== PROBLEM ==
Write out again the entries from the first line to the line that includes "# from the upper", keeping both of those lines.

— START TASK DATA —

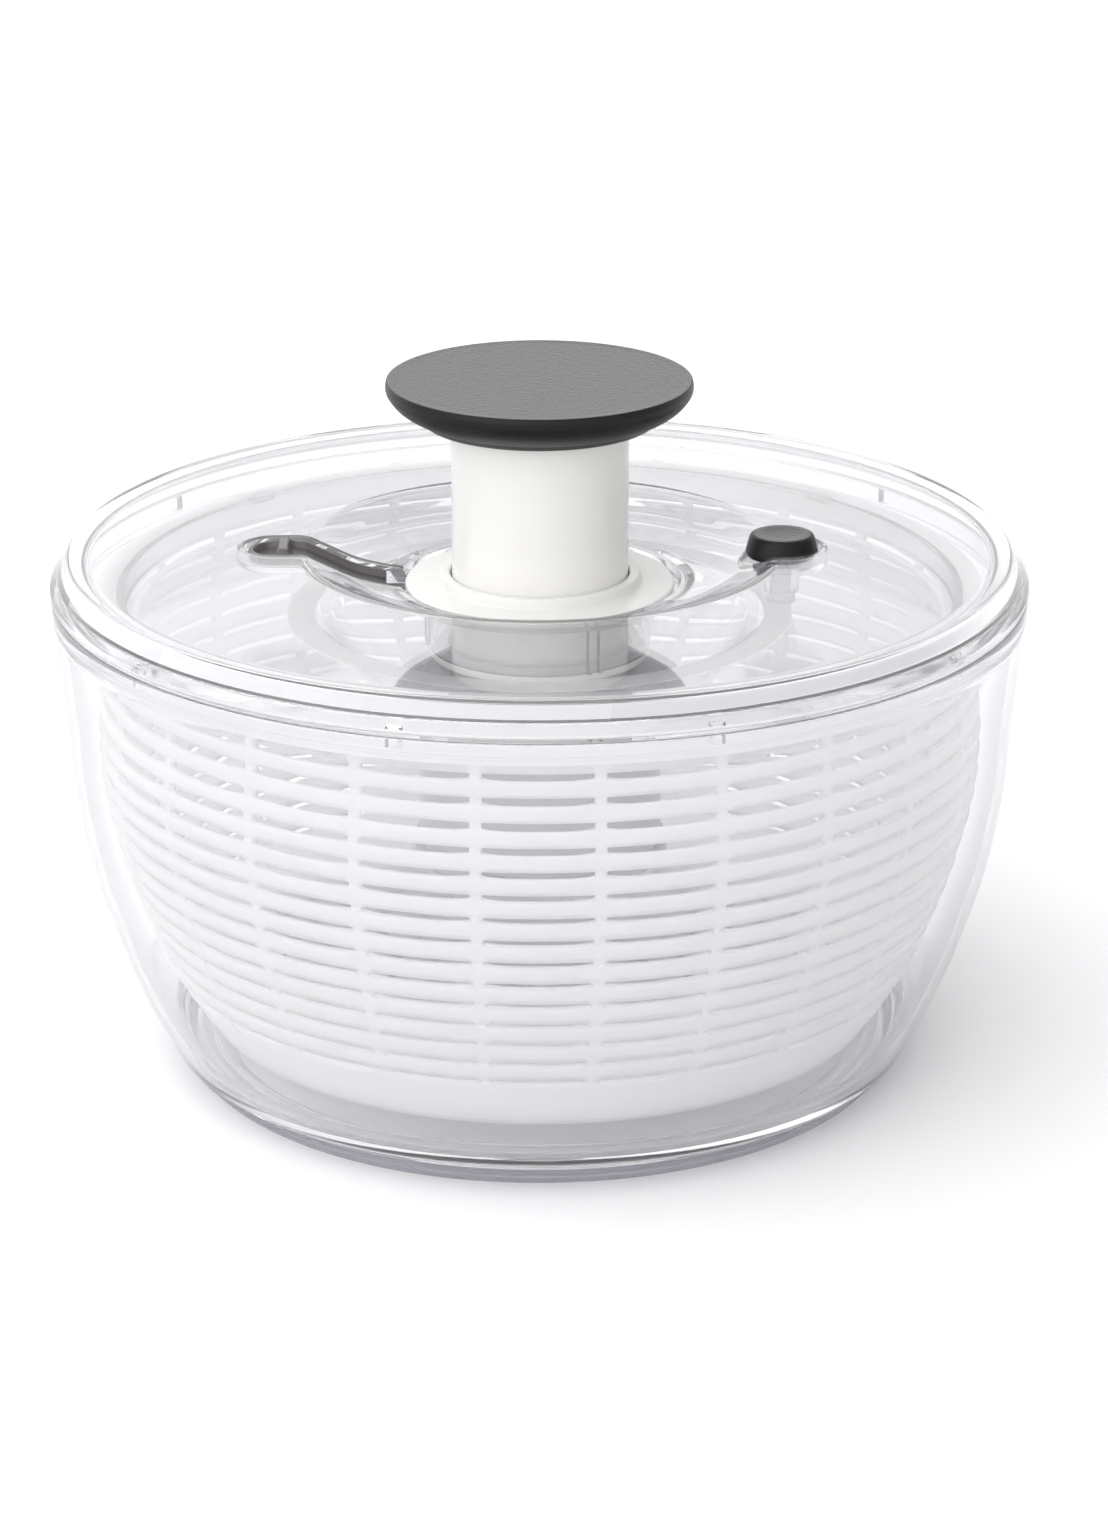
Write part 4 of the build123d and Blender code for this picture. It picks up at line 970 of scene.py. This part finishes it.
# %% [markdown]
# ## Camera
# A long lens looks down at about 20 degrees, so that the rim's ellipses are nearly as flat as in a
# catalogue picture.

# %% Camera
camera = bpy.data.objects.new("camera", bpy.data.cameras.new("camera"))
camera.data.lens, camera.data.sensor_width = 98.8, 36.0
camera.location, camera.rotation_euler = (0.0039, -1.092, 0.4862), (radians(69.64), 0, 0)
bpy.context.scene.collection.objects.link(camera)
bpy.context.scene.camera = camera
print("camera at", [round(c, 3) for c in camera.location])

# %% [markdown]
# ## Floor and light
# White on white: clear plastic shows only by what it bends and mirrors. The floor is lit until it is white,
# so the walls in front of it stay bright. The surroundings are bright in front and on the left, greyer on
# the right and overhead, and dark at the far left and right. That grey comes back in the edges of the
# walls, where the light is bent most. The camera itself sees a white backdrop. One very large soft lamp
# from the upper left shapes the white column and leaves a faint shadow to the right.

# %% Floor
span = 12.0
floor_mesh = bpy.data.meshes.new("floor")
corners = [(-span, -span, 0), (span, -span, 0), (span, span, 0), (-span, span, 0)]
floor_mesh.from_pydata(corners, [], [(0, 1, 2, 3)])
floor = bpy.data.objects.new("floor", floor_mesh)
bpy.context.scene.collection.objects.link(floor)
paper, tree, output = new_material("white_paper")
link(tree, output, add(tree, "ShaderNodeBsdfDiffuse", Color=hex_colour("#fbfbfb")))
floor_mesh.materials.append(paper)
print("floor reaches", span, "m each way")

# %% Surroundings
def set_ramp(node, stops):
    """Gives a colour ramp its stops, as pairs of position and colour."""
    ramp = node.color_ramp
    for end in (0, 1):
        ramp.elements[end].position, ramp.elements[end].color = stops[-end][0], hex_colour(stops[-end][1])
    for position, colour in stops[1:-1]:
        ramp.elements.new(position).color = hex_colour(colour)


world = bpy.data.worlds.new("studio")
bpy.context.scene.world = world
world.use_nodes = True
tree = world.node_tree
tree.nodes.clear()
output = tree.nodes.new("ShaderNodeOutputWorld")
place = add(tree, "ShaderNodeTexCoord").outputs["Generated"]
axes = add(tree, "ShaderNodeSeparateXYZ", Vector=place)
across = add(tree, "ShaderNodeMapRange", Value=axes.outputs["X"], From_Min=-1.0, From_Max=1.0)
sideways = add(tree, "ShaderNodeValToRGB", Fac=across.outputs[0])
set_ramp(sideways, [(0.0, "#7c7c7c"), (0.12, "#ffffff"), (0.9, "#c0c0c0"), (1.0, "#6c6c6c")])
FRONT_GLOW, BACK_GLOW = 2.45, 2.1    # strength of the surroundings in front of the object and behind it
depth = add(tree, "ShaderNodeMapRange", Value=axes.outputs["Y"], From_Min=-1.0, From_Max=1.0,
            To_Min=FRONT_GLOW, To_Max=BACK_GLOW)
glow = add(tree, "ShaderNodeMath", {"operation": "MULTIPLY"}, _0=sideways.outputs[0], _1=depth.outputs[0])
shade = add(tree, "ShaderNodeValToRGB", Fac=axes.outputs["Z"])
set_ramp(shade, [(0.0, "#fcfcfc"), (0.25, "#ececed"), (0.6, "#bfbfc1"), (1.0, "#b4b4b6")])
sky = add(tree, "ShaderNodeBackground", Color=shade.outputs[0], Strength=glow.outputs[0])
backdrop = add(tree, "ShaderNodeBackground", Color=hex_colour("#ffffff"))
seen = add(tree, "ShaderNodeLightPath").outputs["Is Camera Ray"]
studio = add(tree, "ShaderNodeMixShader", _0=seen, _1=sky.outputs[0], _2=backdrop.outputs[0])
tree.links.new(studio.outputs[0], output.inputs["Surface"])
print("surroundings:", len(tree.nodes), "nodes")

# %% Key lamp
key_light = bpy.data.lights.new("key", "SUN")
key_light.energy, key_light.angle = 1.45, radians(100)
key = bpy.data.objects.new("key", key_light)
key.rotation_euler = (radians(24), radians(-34), 0)
bpy.context.scene.collection.objects.link(key)
print("key lamp of strength", key.data.energy)

# %% [markdown]
# ## Picture settings
# Clear walls within clear walls need many bounces. The standard view keeps white paper white.

# %% Picture settings
scene = bpy.context.scene
scene.view_settings.view_transform = "Standard"
scene.cycles.max_bounces = 32
scene.cycles.transmission_bounces = 32
scene.cycles.transparent_max_bounces = 32
scene.cycles.glossy_bounces = 8
scene.cycles.diffuse_bounces = 12
scene.cycles.use_denoising = True
print("view transform:", scene.view_settings.view_transform)
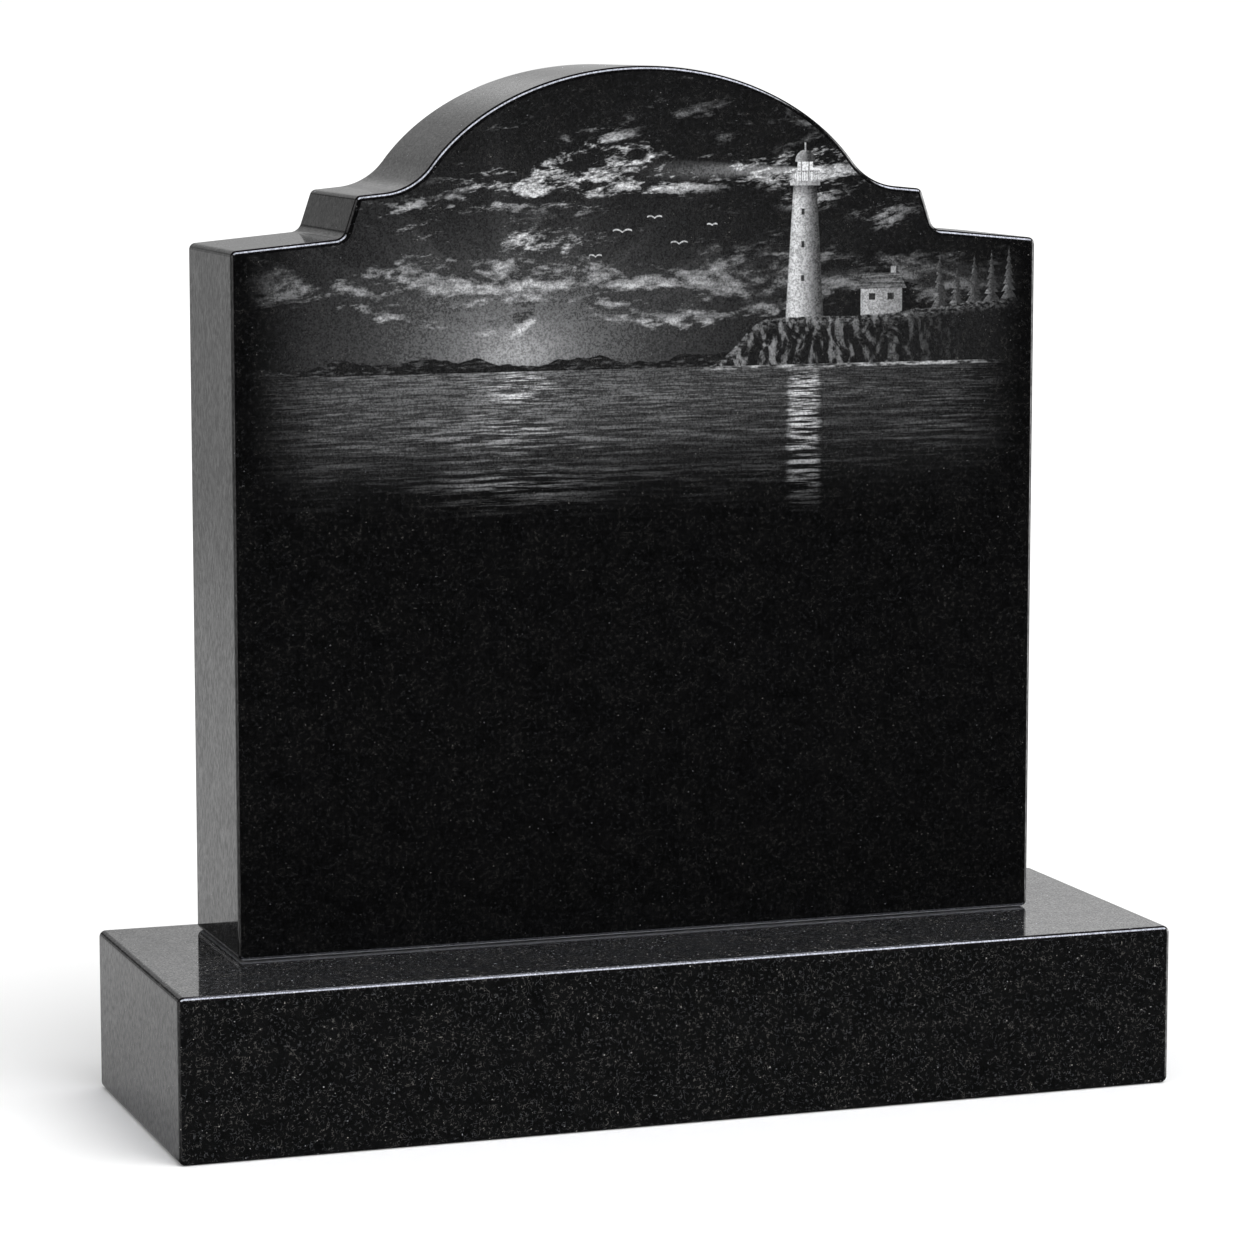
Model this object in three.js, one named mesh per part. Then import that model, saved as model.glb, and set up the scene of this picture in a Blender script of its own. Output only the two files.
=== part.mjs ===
import * as THREE from "three";

// A headstone of polished black granite: an upright tablet standing on a block base.
// Millimetres, +Z up. The tablet's face looks towards -Y, and the origin is on the ground,
// under the middle of the base.

// The tablet, overall.
const TABLET_WIDTH = 750;
const TABLET_HEIGHT = 773;
const TABLET_THICKNESS = 155;

// The tablet's outline, from the outer shoulder up to the crown. Heights go up from the foot.
const SHOULDER_DROP = 156; // from the top of the crown down to the outer shoulder corner
const SHOULDER_WIDTH = 100; // from the tablet's side to the foot of the step
const SHOULDER_SLOPE = 5.3; // degrees, rising towards the middle
const STEP_HEIGHT = 36.5; // from the foot of the step to its corner
const STEP_LEAN = 18.5; // degrees from upright, leaning towards the middle
const LEDGE_SLOPE = 5.5; // degrees, rising towards the middle
const HOLLOW_RADIUS = 59; // of the hollow that sweeps from the ledge into the crown
const CROWN_INSET = 38; // from the step's corner to the end of the crown's long half axis
const CROWN_SPRING = 55; // from the step's corner down to the middle of the crown's ellipse

// Edges. The arris is the small quarter round along every edge of both stones.
const ARRIS = 5;
const CORNER_EASE = 1; // how much larger the rounding is where three edges meet
const STEP_FILLET = 11; // in the inner corner at the foot of the step

// The base block shows as a ledge on all four sides of the tablet.
const BASE_HEIGHT = 145;
const FRONT_LEDGE = 125;
const BACK_LEDGE = 25;
const SIDE_LEDGE = 85;
const BED_JOINT = 0.3; // between the base's top and the tablet's foot

// How finely the round stretches are divided.
const ARRIS_STEPS = 3;
const CORNER_STEPS = 4;
const FILLET_STEPS = 5;
const HOLLOW_STEPS = 9;
const CROWN_STEPS = 22; // on each half of the crown
const SOLVER_STEPS = 50;

const BASE_WIDTH = TABLET_WIDTH + 2 * SIDE_LEDGE;
const BASE_DEPTH = FRONT_LEDGE + TABLET_THICKNESS + BACK_LEDGE;
const CORNER_ROUND = ARRIS + CORNER_EASE;

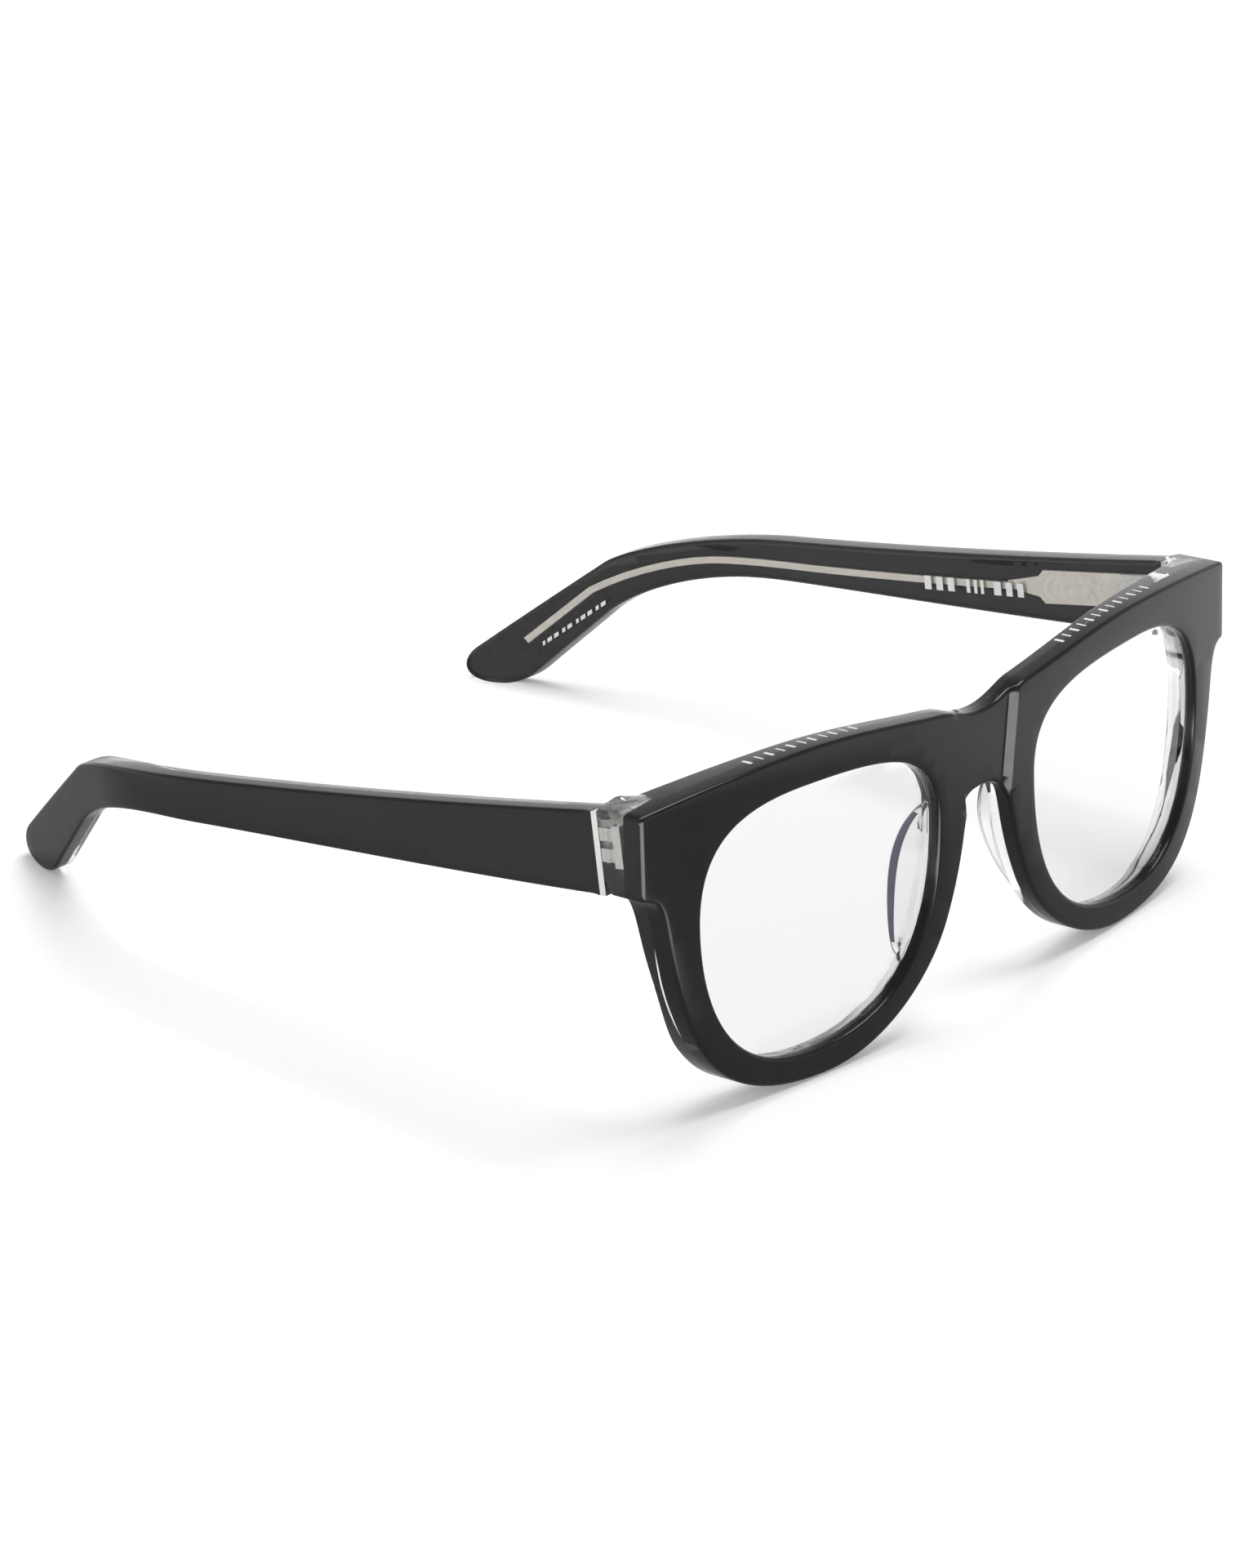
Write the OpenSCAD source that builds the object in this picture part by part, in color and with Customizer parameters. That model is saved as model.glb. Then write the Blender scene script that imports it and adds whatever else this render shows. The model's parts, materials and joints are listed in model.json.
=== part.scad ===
// Laminated acetate eyeglasses: a black layer over a clear crystal layer, wire-core temples
// and screwed barrel hinges. Millimetres. +Z is up and the glasses rest on z = 0 as they do
// on a table: on the two rims and the two temple tips. The front faces -Y, x = 0 is the middle
// of the bridge, y = 0 is the middle of the depth, and the wearer's right side is at -X.

/* [Lens openings] */
// Width of one lens opening
lens_w = 48.2; // [46:0.2:50]
// Height of one lens opening
lens_h = 39.4; // [37:0.2:41]
// Distance between the two lens openings
lens_gap = 23.4; // [22:0.2:26]
// Height of the middle of the lens openings above the front's own zero line
lens_mid = -0.9; // [-1.5:0.1:-0.3]

/* [Front] */
// Rim above the lens opening
rim_top = 5.3; // [4.8:0.1:6]
// Rim below the lens opening
rim_bottom = 4; // [3.6:0.1:5]
// Rim beside the lens opening, on the temple side
rim_side = 5.6; // [4.8:0.1:6]
// Length of the end piece beyond the rim
end_reach = 4.7; // [4.4:0.1:5]
// Top of the end piece
end_top = 22.2; // [21.9:0.1:22.6]
// Top of the bridge at its middle
bridge_top = 19.1; // [18.5:0.1:20]
// Underside of the bridge at its middle
bridge_low = 7.7; // [7:0.1:8.5]
// Radius of the front face, seen from above
face_r = 370; // [350:5:400]
// Radius of the seam between the black and the crystal layer
seam_r = 345; // [335:5:355]
// Radius of the back face
back_r = 258; // [252:2:266]
// Thickness of the black layer at the bridge
black_t = 2.5; // [2.4:0.05:2.6]
// Thickness of both layers at the bridge
front_t = 4.2; // [4.1:0.05:4.5]
// Depth of the sunk face of the bridge
bridge_sink = 1; // [0.6:0.1:1.3]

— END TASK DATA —

== FULL OUTPUT ==
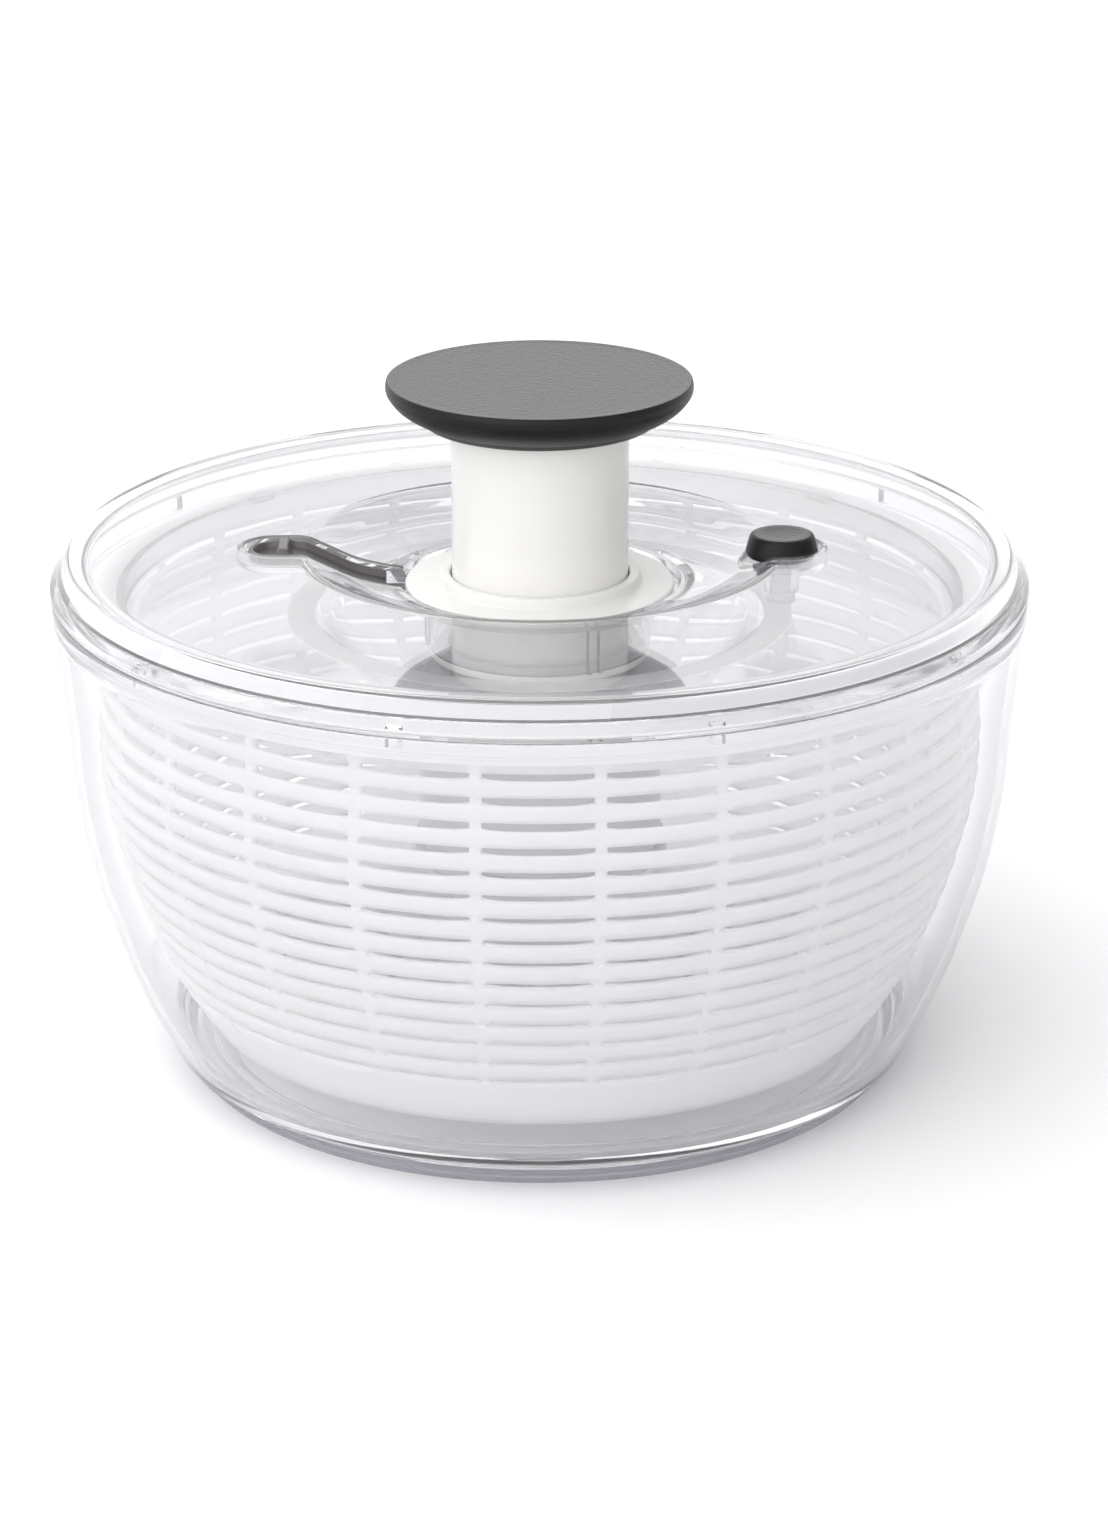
Write part 4 of the build123d and Blender code for this picture. It picks up at line 970 of scene.py. This part finishes it.
# %% [markdown]
# ## Camera
# A long lens looks down at about 20 degrees, so that the rim's ellipses are nearly as flat as in a
# catalogue picture.

# %% Camera
camera = bpy.data.objects.new("camera", bpy.data.cameras.new("camera"))
camera.data.lens, camera.data.sensor_width = 98.8, 36.0
camera.location, camera.rotation_euler = (0.0039, -1.092, 0.4862), (radians(69.64), 0, 0)
bpy.context.scene.collection.objects.link(camera)
bpy.context.scene.camera = camera
print("camera at", [round(c, 3) for c in camera.location])

# %% [markdown]
# ## Floor and light
# White on white: clear plastic shows only by what it bends and mirrors. The floor is lit until it is white,
# so the walls in front of it stay bright. The surroundings are bright in front and on the left, greyer on
# the right and overhead, and dark at the far left and right. That grey comes back in the edges of the
# walls, where the light is bent most. The camera itself sees a white backdrop. One very large soft lamp
# from the upper left shapes the white column and leaves a faint shadow to the right.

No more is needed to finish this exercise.